-- START Dataset records --
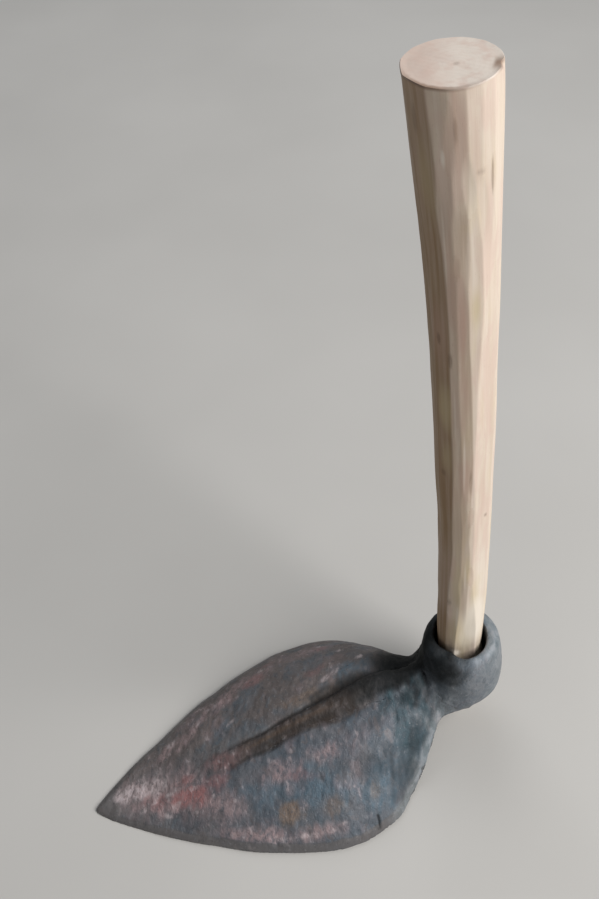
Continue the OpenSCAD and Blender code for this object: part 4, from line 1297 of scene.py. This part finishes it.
g = np.linspace(-6, 6, 61)
X, Y = np.meshgrid(g, g, indexing="ij")
floor_points = np.stack([X, Y, np.zeros_like(X)], -1).reshape(-1, 3) * 1000
i, j = np.meshgrid(np.arange(60), np.arange(60), indexing="ij")
k = i * 61 + j
floor = add_mesh("floor", floor_points, [np.stack([k, k + 61, k + 62, k + 1], -1).reshape(-1, 4)])
fm = Nodes("pale_floor")
fp = fm.t.nodes.new("ShaderNodeTexCoord").outputs["Object"]
fm.put(fm.bsdf.inputs["Base Color"], fm.mix(fm.span(fm.noise(fp, 3.0, 3, 0.5), 0.3, 0.7, 0, 1), srgb(206, 204, 200), srgb(212, 210, 206)))
fm.bsdf.inputs["Roughness"].default_value = 0.9
dress(floor, fm.mat)


def area(name, towards, dist, size, power, color=(1, 1, 1), aim=(0.0, 0.0, 0.15)):
    """A soft square light, dist metres out from aim in that direction."""
    d = Vector(towards).normalized()
    light = bpy.data.lights.new(name, "AREA")
    light.shape, light.size, light.energy, light.color = "SQUARE", size, power, color
    obj = bpy.data.objects.new(name, light)
    obj.location = Vector(aim) + d * dist
    obj.rotation_euler = (-d).to_track_quat("-Z", "Y").to_euler()
    scene.collection.objects.link(obj)
    return obj


area("key", (0.585, -0.50, 0.64), 2.6, 1.7, 66, (1.0, 0.985, 0.97))
area("back_soft", (0.1, 0.75, 0.75), 2.4, 1.4, 12, (0.97, 0.985, 1.0))

world = bpy.data.worlds.new("studio")
scene.world = world
world.use_nodes = True
back = world.node_tree.nodes["Background"]
back.inputs["Color"].default_value = (0.90, 0.94, 1.0, 1)
back.inputs["Strength"].default_value = 0.12

cam_data = bpy.data.cameras.new("camera")
cam = bpy.data.objects.new("camera", cam_data)
scene.collection.objects.link(cam)
cam_data.sensor_width = 36.0
cam_data.lens = 36.0 * 1010.0 / 899.0
cam_data.shift_x, cam_data.shift_y = -0.5 / 899, 0.5 / 899
cam_data.clip_start, cam_data.clip_end = 0.02, 40
right, up, back_ = (0.94929073, -0.31203125, -0.03851772), (0.24968835, 0.67377479, 0.69547341), (-0.19105716, -0.66982389, 0.71751873)
place = Matrix.Identity(4)
for r in range(3):
    place[r][0], place[r][1], place[r][2] = right[r], up[r], back_[r]
place[0][3], place[1][3], place[2][3] = -0.08495, -0.33680, 0.65885
cam.matrix_world = place
scene.camera = cam
scene.view_settings.view_transform = "Standard"
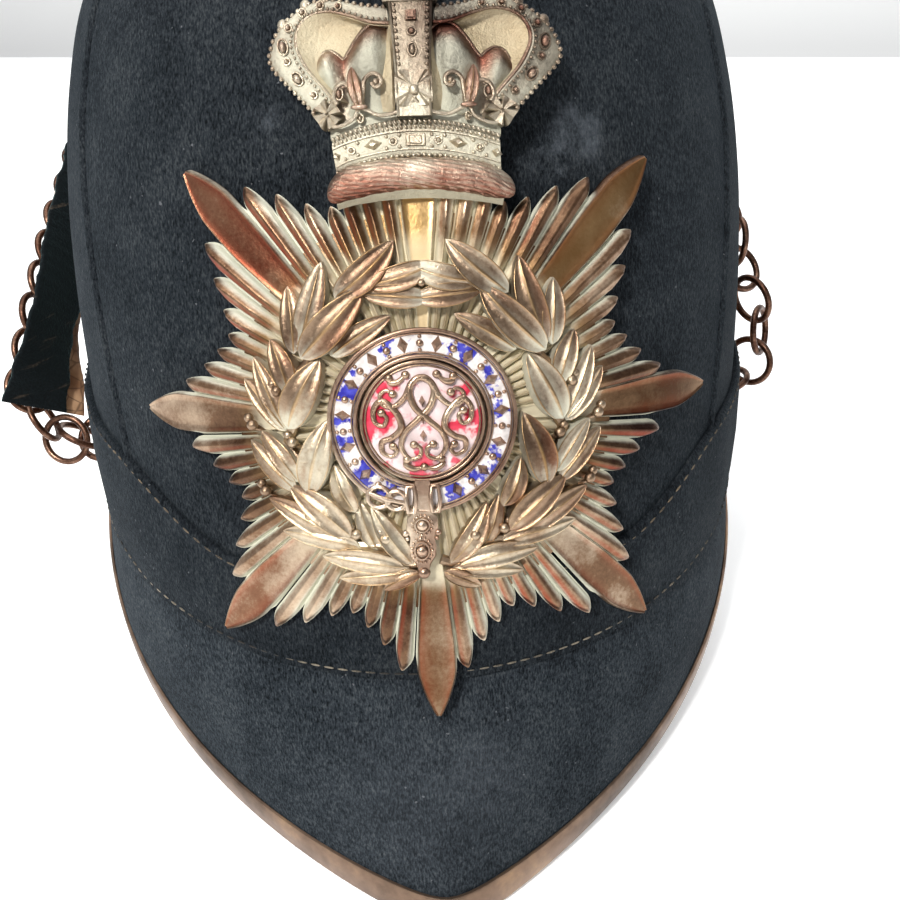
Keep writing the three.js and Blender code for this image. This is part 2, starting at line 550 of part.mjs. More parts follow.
function plateWreath() {
  const { low, stalkInner, stalkOuter, stalkHigh, ends } = WREATH;
  const turn = steps(18, ends - 360, 180 - ends).map(THREE.MathUtils.degToRad);
  const stations = turn.map((angle) => {
    const at = (r, w) => plateAt(r * Math.cos(angle), r * Math.sin(angle), w);
    return [at(stalkInner, low), at(stalkOuter, low), at(stalkOuter, stalkHigh), at(stalkInner, stalkHigh)];
  });
  const stalk = loft(stations, [[0, 0], [1, 0], [1, 1], [0, 1]]);
  const leaves = LEAVES.flatMap((row, i) => [1, -1].map((side) => leaf(row, side, low + 0.11 * (1 + (i % 4)))));
  const bow = plateBlock([[-1, 0.5], [-0.55, 1], [0.55, 1], [1, 0.5], [1, -0.5], [0.55, -1], [-0.55, -1], [-1, -0.5]]
    .map(([a, b]) => [a * BOW.half, BOW.v + b * BOW.height]), low, BOW.high);
  return joined([stalk, ...leaves, bow]);
}

function plateCrown() {
  const pieces = [];
  const bowed = (u, half, bow) => bow * (1 - (u / half) ** 2);
  const roll = CROWN_ROLL;
  const rollSection = [[-1, 0], [-0.75, 0.7], [0, 1], [0.75, 0.7], [1, 0]];
  pieces.push(loft(steps(8, -1, 1).map((t) => {
    const u = t * roll.half;
    const plump = Math.sqrt(Math.max(1 - Math.abs(t) ** 4, 0.12));
    return rollSection.map(([side, up]) => plateAt(u, roll.v - roll.bow + bowed(u, roll.half, roll.bow)
      + (side * roll.height * plump) / 2, roll.low + up * (roll.high - roll.low) * plump));
  }), rollSection));
  const band = CROWN_BAND;
  const bandSection = [[0, 0], [1, 0], [1, 1], [0, 1]];
  pieces.push(loft(steps(6, -1, 1).map((t) => {
    const u = t * band.half;
    const lift = bowed(u, band.half, band.bow) - band.bow;
    return bandSection.map(([up, out]) => plateAt(u, (up ? band.high : band.low - 1) + lift,
      out ? band.face : band.back));
  }), bandSection));
  const size = CROWN_ARCH_SIZE;
  const archSide = (side) => {
    const route = new THREE.CatmullRomCurve3(CROWN_ARCH.map(({ u, v }) => new THREE.Vector3(side * u, v, 0)));
    return steps(8, 0, 1).map((t) => {
      const point = route.getPoint(t);
      const along = route.getTangent(t);
      const across = new THREE.Vector3(-along.y, along.x, 0).multiplyScalar(size.half);
      return { point, across };
    });
  };
  for (const side of [-1, 1]) {
    pieces.push(loft(archSide(side).map(({ point, across }) => [[-1, size.back], [1, size.back],
      [0.55, size.face], [-0.55, size.face]].map(([a, w]) => (
      plateAt(point.x + a * across.x, point.y + a * across.y, w)))), [[-1, 0], [1, 0], [1, 1], [-1, 1]]));
  }
  const middle = CROWN_MIDDLE;
  pieces.push(loft(steps(4, middle.low, middle.high).map((v) => [[-1, middle.back], [1, middle.back],
    [0.6, middle.face], [-0.6, middle.face]].map(([a, w]) => plateAt(a * middle.half, v, w))),
  [[-1, 0], [1, 0], [1, 1], [-1, 1]]));
  const rim = [...archSide(1).map(({ point }) => [point.x, point.y]),
    ...archSide(-1).reverse().map(({ point }) => [point.x, point.y])];
  const centre = [0, 55.5];
  const ring = (share, w) => rim.map(([u, v]) => plateAt(centre[0] + (u - centre[0]) * share,
    centre[1] + (v - centre[1]) * share, w));
  const cap = CROWN_CAP;
  pieces.push(wall([ring(0, cap.edge + cap.swell), ring(0.55, cap.edge + cap.swell), ring(1, cap.edge)],
    [ring(0, cap.back), ring(0.55, cap.back), ring(1, cap.back)], true));
  for (const { u, v, half, height, face } of CROWN_ORNAMENTS) {
    const outline = [[-1, -1], [0, -0.7], [1, -1], [0.7, 0], [1, 1], [0, 0.7], [-1, 1], [-0.7, 0]]
      .map(([a, b]) => [u + a * half, v + (b * height) / 2]);
    pieces.push(plateBlock(outline, band.back + 0.6, face));
  }
  const orb = ringOutline({ u: 0, v: ORB.v }, ORB.radius, 12);
  pieces.push(wall([orb.map(() => plateAt(0, ORB.v, ORB.back + ORB.radius)),
    ringOutline({ u: 0, v: ORB.v }, ORB.radius * 0.7, 12).map(([u, v]) => plateAt(u, v, ORB.back + ORB.radius * 0.75)),
    orb.map(([u, v]) => plateAt(u, v, ORB.back + 0.4))],
  [0, 0.7, 1].map((share) => orb.map(([u, v]) => plateAt(u * share, ORB.v + (v - ORB.v) * share, ORB.back - 0.2))), true));
  return joined(pieces);
}

// ---------------------------------------------------------------- chin chain
const strapCurve = new THREE.CatmullRomCurve3(STRAP_ROUTE.map(({ x, y, z }) => new THREE.Vector3(x, y, z)));

// Place on the strap: middle line point, direction along, outer face direction and direction across.
function strapFrame(share) {
  const t = strapCurve.getUtoTmapping(share);
  const point = strapCurve.getPoint(t);
  const along = strapCurve.getTangent(t);
  const span = t * (STRAP_ROUTE.length - 1);
  const low = Math.min(Math.floor(span), STRAP_ROUTE.length - 2);
  const [a, b] = [STRAP_ROUTE[low], STRAP_ROUTE[low + 1]];
  const out = new THREE.Vector3(a.ox, a.oy, a.oz).lerp(new THREE.Vector3(b.ox, b.oy, b.oz), span - low);
  out.addScaledVector(along, -out.dot(along)).normalize();
  return { point, along, out, across: new THREE.Vector3().crossVectors(along, out).normalize() };
}

// A layer of the strap between two heights over its middle line, the face shared with its neighbour first.
function strapLayer(half, near, far) {
  const outline = [[-half, near], [half, near], [half, far], [-half, far]];
  const stations = steps(32, 0, 1).map((share) => {
    const { point, out, across } = strapFrame(share);
    return outline.map(([a, w]) => point.clone().addScaledVector(across, a).addScaledVector(out, w));
  });
  return loft(stations, outline);
}

// A ring as a mesh of its own: centre, and the direction that looks through it.
function addRing(name, centre, through) {
  const geometry = new THREE.TorusGeometry(RING.radius, RING.wire, RING.sides, RING.segments);
  const ring = addPiece(name, geometry, BRASS);
  ring.position.copy(centre);
  ring.quaternion.setFromUnitVectors(new THREE.Vector3(0, 0, 1), through.clone().normalize());
}

function addChain() {
  const outer = LEATHER.thickness + STRAP_RING_LIFT;
  const count = Math.round(strapCurve.getLength() / STRAP_RING_PITCH);
  const number = (i) => String(i).padStart(2, '0');
  for (let i = 0; i < count; i += 1) {
    const { point, along, out } = strapFrame((i + 0.5) / count);
    const tilt = THREE.MathUtils.degToRad(STRAP_RING_TILT);
    const through = out.clone().multiplyScalar(Math.cos(tilt)).addScaledVector(along, Math.sin(tilt));
    addRing(`chain_ring_${number(i + 1)}`, point.addScaledVector(out, outer), through);
  }
  LEFT_RINGS.forEach(({ x, y, z, nx, ny, nz }, i) => addRing(`left_ring_${i + 1}`,
    new THREE.Vector3(x, y, z), new THREE.Vector3(nx, ny, nz)));
  RIGHT_RINGS.forEach(({ x, y, z, nx, ny, nz }, i) => addRing(`right_ring_${i + 1}`,
    new THREE.Vector3(x, y, z), new THREE.Vector3(nx, ny, nz)));
}

// ---------------------------------------------------------------- assembly
const CLOTH = new THREE.MeshStandardMaterial({ color: 0x1b2029, roughness: 0.95, metalness: 0 });
const BRASS = new THREE.MeshStandardMaterial({ color: 0x7d6a55, roughness: 0.45, metalness: 1 });
const ENAMEL_BLUE = new THREE.MeshStandardMaterial({ color: 0x2c3560, roughness: 0.3, metalness: 0.2 });
const ENAMEL_RED = new THREE.MeshStandardMaterial({ color: 0xa03a3c, roughness: 0.3, metalness: 0.2 });
const TAN_LEATHER = new THREE.MeshStandardMaterial({ color: 0x7d6a58, roughness: 0.7, metalness: 0 });
const VELVET_CLOTH = new THREE.MeshStandardMaterial({ color: 0x0f1518, roughness: 1, metalness: 0 });
const BLACK_LEATHER = new THREE.MeshStandardMaterial({ color: 0x14110f, roughness: 0.35, metalness: 0 });

const helmet = new THREE.Group();
function addPiece(name, geometry, material) {
  const mesh = new THREE.Mesh(geometry, material);
  mesh.name = name;
  helmet.add(mesh);
  return mesh;
}

addPiece('crown_shell', crownShell(), CLOTH);
addPiece('cloth_band', clothBand(), CLOTH);
addPiece('front_peak', peak(FRONT_TIP, FRONT_SWELL), CLOTH);
addPiece('back_peak', peak(BACK_TIP, BACK_SWELL), CLOTH);
addPiece('front_binding', binding(FRONT_TIP, FRONT_SWELL), BRASS);
addPiece('back_binding', binding(BACK_TIP, BACK_SWELL), BLACK_LEATHER);
addPiece('top_cap', topCap(), BRASS);
addPiece('back_hook', backHook(), BRASS);
addPiece('rosette_left', rosette(-1), BRASS);
addPiece('rosette_right', rosette(1), BRASS);
addPiece('plate_star', plateStar(), BRASS);
addPiece('plate_wreath', plateWreath(), BRASS);
addPiece('plate_crown', plateCrown(), BRASS);
addPiece('garter_belt', garterBelt(), ENAMEL_BLUE);
addPiece('plate_centre', plateCentre(), ENAMEL_RED);
addPiece('strap_leather', strapLayer(LEATHER.half, 0, LEATHER.thickness), TAN_LEATHER);
addPiece('strap_velvet', strapLayer(VELVET.half, -GAP, -GAP - VELVET.thickness), VELVET_CLOTH);
addChain();

// The origin goes under the middle of the helmet's bounding box, on the surface that it rests on.
const bounds = new THREE.Box3().setFromObject(helmet, true);
helmet.position.set(-(bounds.min.x + bounds.max.x) / 2, -(bounds.min.y + bounds.max.y) / 2, -bounds.min.z);

export default helmet;
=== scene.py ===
import math
import random

import bmesh
import bpy
from mathutils import Matrix, Vector


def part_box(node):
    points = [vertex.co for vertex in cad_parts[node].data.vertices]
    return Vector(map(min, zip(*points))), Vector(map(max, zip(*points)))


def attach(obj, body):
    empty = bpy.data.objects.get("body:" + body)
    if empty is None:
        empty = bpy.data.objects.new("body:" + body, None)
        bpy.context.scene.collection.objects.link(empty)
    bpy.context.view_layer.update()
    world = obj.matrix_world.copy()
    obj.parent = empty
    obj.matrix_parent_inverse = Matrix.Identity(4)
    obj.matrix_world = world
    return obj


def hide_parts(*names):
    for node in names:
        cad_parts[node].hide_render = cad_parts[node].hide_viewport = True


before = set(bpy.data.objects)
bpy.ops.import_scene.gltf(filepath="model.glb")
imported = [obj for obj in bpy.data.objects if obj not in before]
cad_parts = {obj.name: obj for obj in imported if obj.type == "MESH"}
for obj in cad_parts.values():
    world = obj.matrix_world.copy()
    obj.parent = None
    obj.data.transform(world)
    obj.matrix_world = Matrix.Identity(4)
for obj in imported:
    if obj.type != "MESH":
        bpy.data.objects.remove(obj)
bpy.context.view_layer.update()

# The view: the helmet stands on a white table and is seen from the front and above,
# from a hand's height over its brim, with a pale wall behind the table.
bpy.context.scene.view_settings.view_transform = "Standard"
MM = 0.001
EYE = Vector((1.15, -250.71, 159.57)) * MM
LOOK_RIGHT = Vector((0.9975, -0.0666, -0.0216))
LOOK_UP = Vector((0.0503, 0.4662, 0.8832))
TABLE_FAR = ((-4, 3.354), (4, 0.469))
camera = bpy.data.objects.new("camera", bpy.data.cameras.new("camera"))
camera.data.lens = 35.89
camera.data.sensor_width = 36
camera.data.clip_start = 0.01
look_back = LOOK_RIGHT.cross(LOOK_UP).normalized()
turn = Matrix((LOOK_RIGHT, look_back.cross(LOOK_RIGHT).normalized(), look_back)).transposed()
camera.matrix_world = Matrix.Translation(EYE) @ turn.to_4x4()
bpy.context.collection.objects.link(camera)
bpy.context.scene.camera = camera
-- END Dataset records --
Objective
Find all the lines containing "context" in the material, then copy them.

Answer to the exercise
        bpy.context.scene.collection.objects.link(empty)
    bpy.context.view_layer.update()
bpy.context.view_layer.update()
bpy.context.scene.view_settings.view_transform = "Standard"
bpy.context.collection.objects.link(camera)
bpy.context.scene.camera = camera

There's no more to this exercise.